Once you have all of that, you may still need new license keys, or at least license keys that haven't expired. In a world that increasingly uses digital signatures, you may also need new un-expired SSL keys, newly signed code for applets, and so on. (You can try turning back the clock to four years ago, but then your old system may not interact very well with the rest of your network.)
Now, this is an extreme and possibly artificial example. But it illustrates the important issue: data has dependencies. If you need to be able to deal with that data the same way you did in the past, you need the data's dependencies or something that is a good enough substitute for them. And those dependencies have other dependencies, and so on.
(This is one of the problems with reliable archives.)
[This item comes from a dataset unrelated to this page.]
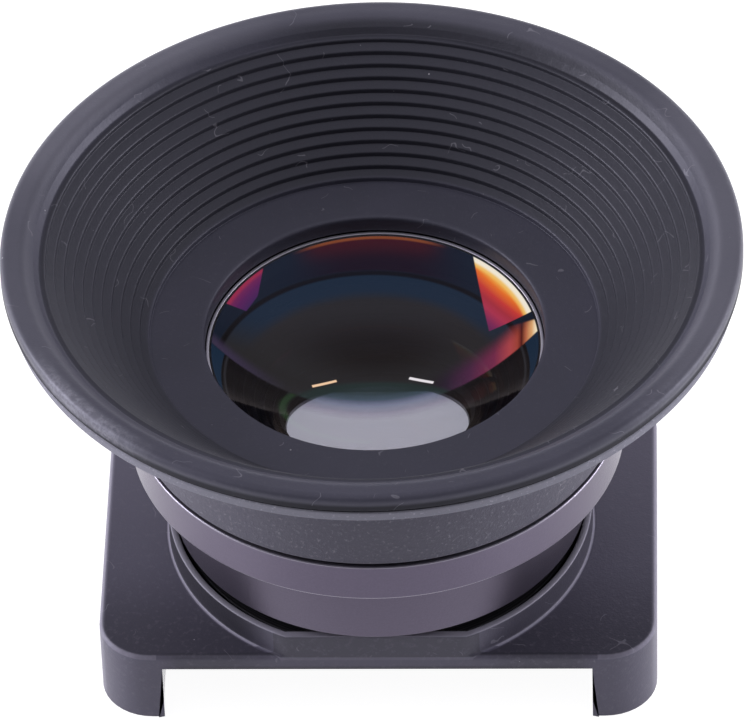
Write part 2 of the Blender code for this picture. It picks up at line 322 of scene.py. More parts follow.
def arc_points(centre, radius, start, stop, steps):
    angle = np.radians(np.linspace(start, stop, steps + 1))
    return np.column_stack([centre[0] + radius * np.cos(angle), centre[1] + radius * np.sin(angle)])


# Shading

class Value:
    """A shader socket that arithmetic can be written with."""

    def __init__(self, tree, socket):
        self.tree, self.socket = tree, socket

    def math(self, operation, *others, first=None):
        values = [self, *others] if first is None else [first, self]
        return self.tree.node("Math", {"operation": operation}, dict(enumerate(values)))

    def __add__(self, other):
        return self.math("ADD", other)

    def __radd__(self, other):
        return self.math("ADD", first=other)

    def __sub__(self, other):
        return self.math("SUBTRACT", other)

    def __rsub__(self, other):
        return self.math("SUBTRACT", first=other)

    def __mul__(self, other):
        return self.math("MULTIPLY", other)

    def __rmul__(self, other):
        return self.math("MULTIPLY", first=other)

    def __truediv__(self, other):
        return self.math("DIVIDE", other)

    def __pow__(self, other):
        return self.math("POWER", other)

    def __gt__(self, other):
        return self.math("GREATER_THAN", other)

    def __lt__(self, other):
        return self.math("LESS_THAN", other)

    def __abs__(self):
        return self.math("ABSOLUTE")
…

Fortunately, this isn't always the sysadmin's problem. Reasonably often we're just tasked with being able to restore the raw data exactly as it was at some point in time, and interpreting it correctly is (in theory) someone else's concern.
2009-02-09
Backups and archives
When I am thinking of backup issues, I tend to strongly separate backups from archives, and in fact I believe that there are two different sorts of backups with different characteristics. Since I think that this is an important issue, let me explain my distinctions.
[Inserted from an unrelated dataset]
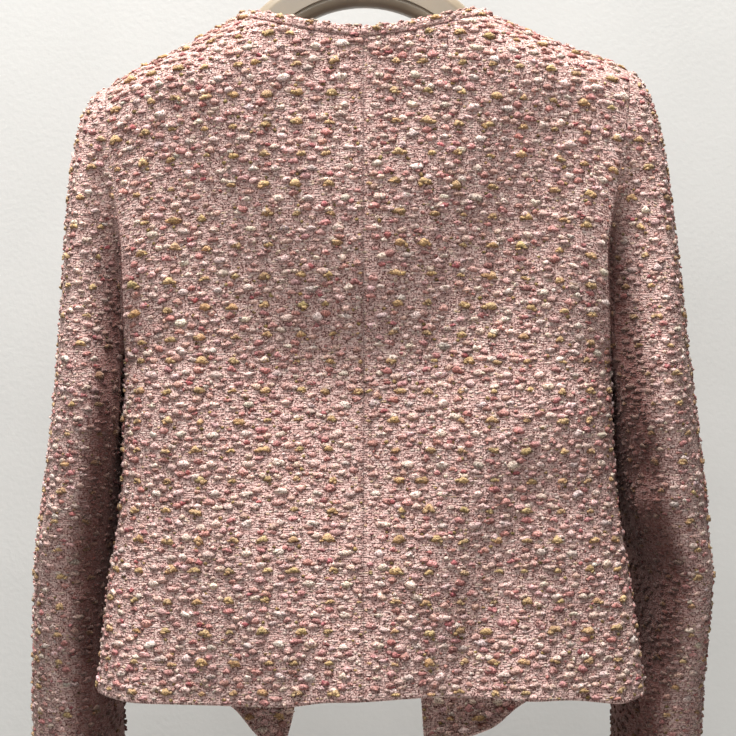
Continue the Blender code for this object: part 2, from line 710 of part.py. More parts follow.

To start with, to me the difference between backups and archives is that backups are for recovering after a system failure, while archives are for storing data that you no longer keep online. Here, you have to consider 'system failure' somewhat broadly, so that it includes not just the disks melting down but also things like users (or automated programs, or sysadmin error) accidentally removing or damaging files.
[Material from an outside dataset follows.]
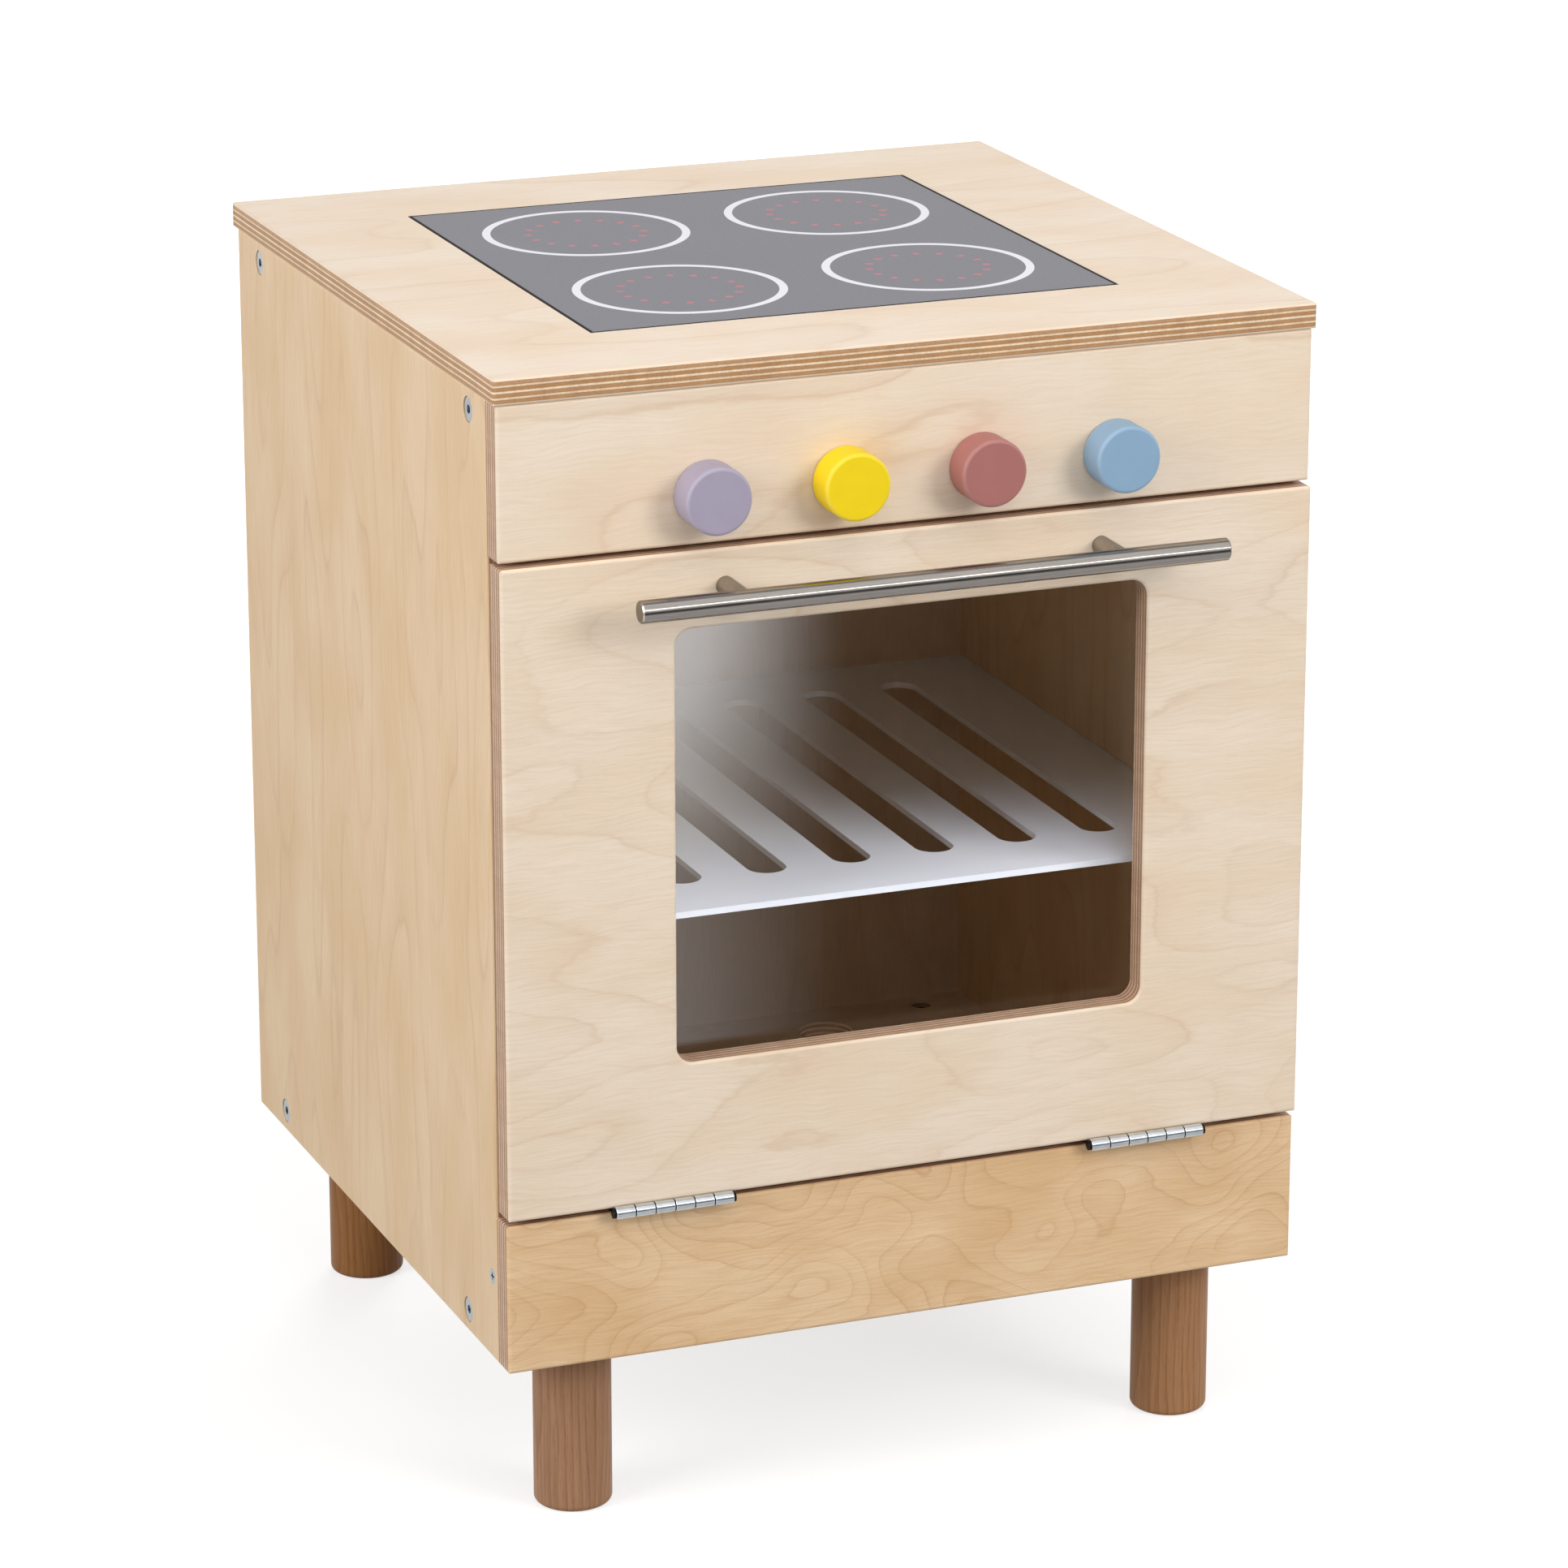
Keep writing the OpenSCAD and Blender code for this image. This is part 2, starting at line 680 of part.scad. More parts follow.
module front_left_leg() { leg(-leg_x, leg_y[0]); }
module front_right_leg() { leg(leg_x, leg_y[0]); }
module rear_left_leg() { leg(-leg_x, leg_y[1]); }
module rear_right_leg() { leg(leg_x, leg_y[1]); }

module leg_bolts() {
    head_z1 = floor_z1 - leg_head_sink;
    color(black) at_legs() difference() {
        union() {
            translate([0, 0, head_z1 - leg_head_t]) cylinder(d = leg_head_d, h = leg_head_t);
            translate([0, 0, head_z1 - leg_head_t - leg_bolt_len])
                cylinder(d = leg_bolt_d, h = leg_bolt_len + leg_head_t / 2);
        }
        translate([0, 0, head_z1 - leg_hex_depth])
            cylinder(d = hex_af / cos(30), h = leg_hex_depth + through, $fn = 6);
    }
}

module leg_inserts() {
    color(zinc) at_legs() translate([0, 0, leg_len - insert_len]) difference() {
        cylinder(d = insert_d, h = insert_len);
        translate([0, 0, -through]) cylinder(d = leg_bolt_d + 2 * fit, h = insert_len + 2 * through);
    }
}

// ---- Fasteners of the cabinet

module side_bolts() {
    color(zinc) for (side = [-1, 1], yz = bolt_yz)
        at_side(side, yz, bolt_sink) connector_bolt(bolt_end - bolt_sink);
}

module barrel_nuts() {
    color(zinc) for (side = [-1, 1]) {
        for (yz = top_bolt_yz) barrel_nut(side, yz, rail_t);
        for (yz = floor_bolt_yz) barrel_nut(side, yz, floor_t);
    }
}

// Barrel nut with its cross hole
module barrel_nut(side, yz, board_t) {
    difference() {
        at_barrel_nut(side, yz, board_t) translate([0, 0, barrel_nut_margin])
            cylinder(d = barrel_nut_d, h = board_t - 2 * barrel_nut_margin);
        at_side(side, yz) cylinder(d = bolt_d + 2 * fit, h = bolt_end + barrel_nut_d);
    }
}

module worktop_screws() {
    color(zinc) at_worktop_screws() wood_screw(screw_d, screw_head_d, worktop_screw_len);
}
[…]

Within backups, there are two sorts of backups: short term backups and long term backups. A short term backup is one that you can pretty much count on restoring on to exactly the same sort of system, the same system environment, that you have now. A long term backup is a backup where you cannot count on this; you are keeping the backup for long enough that you may have done things like upgraded operating system versions and cannot now build an 'old' system just to restore some data.
If you have short term backups, it's perfectly acceptable to use a
convenient data format that is very system specific (for example, ZFS's
zfs send). But if you have long term backups, you run into potential
issues with such things (for example, zfs send is explicitly not
guaranteed to work across different Solaris versions), and you need a
more portable backup format. How much more portable depends on how much
of a radical change you expect, which also depends on how far back you
need to be able to go. If you need to go far enough back, you get into
archiving territory with all of the headaches that that implies.
(The other thing you need for long term backups is to keep track of how things got relocated and shuffled around in your filesystems, so that you can easily find out where they were in the past in order to do restores. For example, can you easily recover where a user's home directory or a particular database backup was six months ago?)
The archive versus backup distinction is especially important because true archiving is very hard, fundamentally because archiving has very ambitious goals and represents a total commitment (because the data exists only in the archives). Backups are much simpler because they have much smaller goals and generally a much shorter time span, so they do not have to be anywhere as durable (both in media and in the capability to do something useful with the media).
It is my personal belief that archiving is different enough from backups that you should not try to do real archiving with the same system that you use for backups. But if you actually want to use your backups as archives too, you must explicitly design for this and consider the archiving problems. You cannot just assume that your backup format, approach, or system makes for a good archival system, especially as you want to go further and further back in time.
Sidebar: why you want multiple backups
As a side note, somewhat in reaction to something I read recently, I do not feel that backups turn into archives just because you have more than one of them. You should make and keep multiple backups because you want insurance against all of the different sorts of backup failures, which include media failures, backup software failures, and failures to notice damage immediately.
Archives need insurance too, but it takes different forms: you make multiple copies of the archives, and you may do so on different sorts of media or in different formats in case one form turns out to be less durable than expected.
(There are people who make multiple copies of individual backups, but they tend to be either exceptionally paranoid or working with exceptionally high-value data.)
2009-02-07
An illustration of one reason that documentation is hard
My need to write an entry on how to force the outgoing interface on Linux handily illustrates the problem of writing documentation when one is too close to the problem (and hence the need to test documentation).
At the time of the original entry, it was probably obvious to me that you had to combine the firewall marking approach with SNAT, so I didn't bother explaining this explicitly. Indeed, reading carefully I can see that I more or less said that in the entry, although not clearly enough for me to see it later when I reread the entry because I needed to solve the same problem again.
(A certain number of WanderingThoughts entries are in large part notes to myself for future use.)
This is a difficult problem, since it's not just an issue of adding more details and being more explicit. Not only do you wind up belabouring the obvious sooner or later, but writing is not free, so more details means less writing elsewhere; you have to draw the line somewhere. (Plus, writing out what you feel to be painfully obvious is not fun at all.)
The thing that this makes me especially twitchy about is lab notebooks. Unlike other documentation they're written more or less explicitly for yourself and never tested on other people, and I tend to write them in a fairly terse style where I wind up assuming great deal of context (partly because one goal, at least for me, is to write them fast so that I will write them at all). Rereading some of my notes after the fact has been a little bit alarming, and I've recently found myself consciously backing up to add more details and context to something 'obvious' that I scribbled down.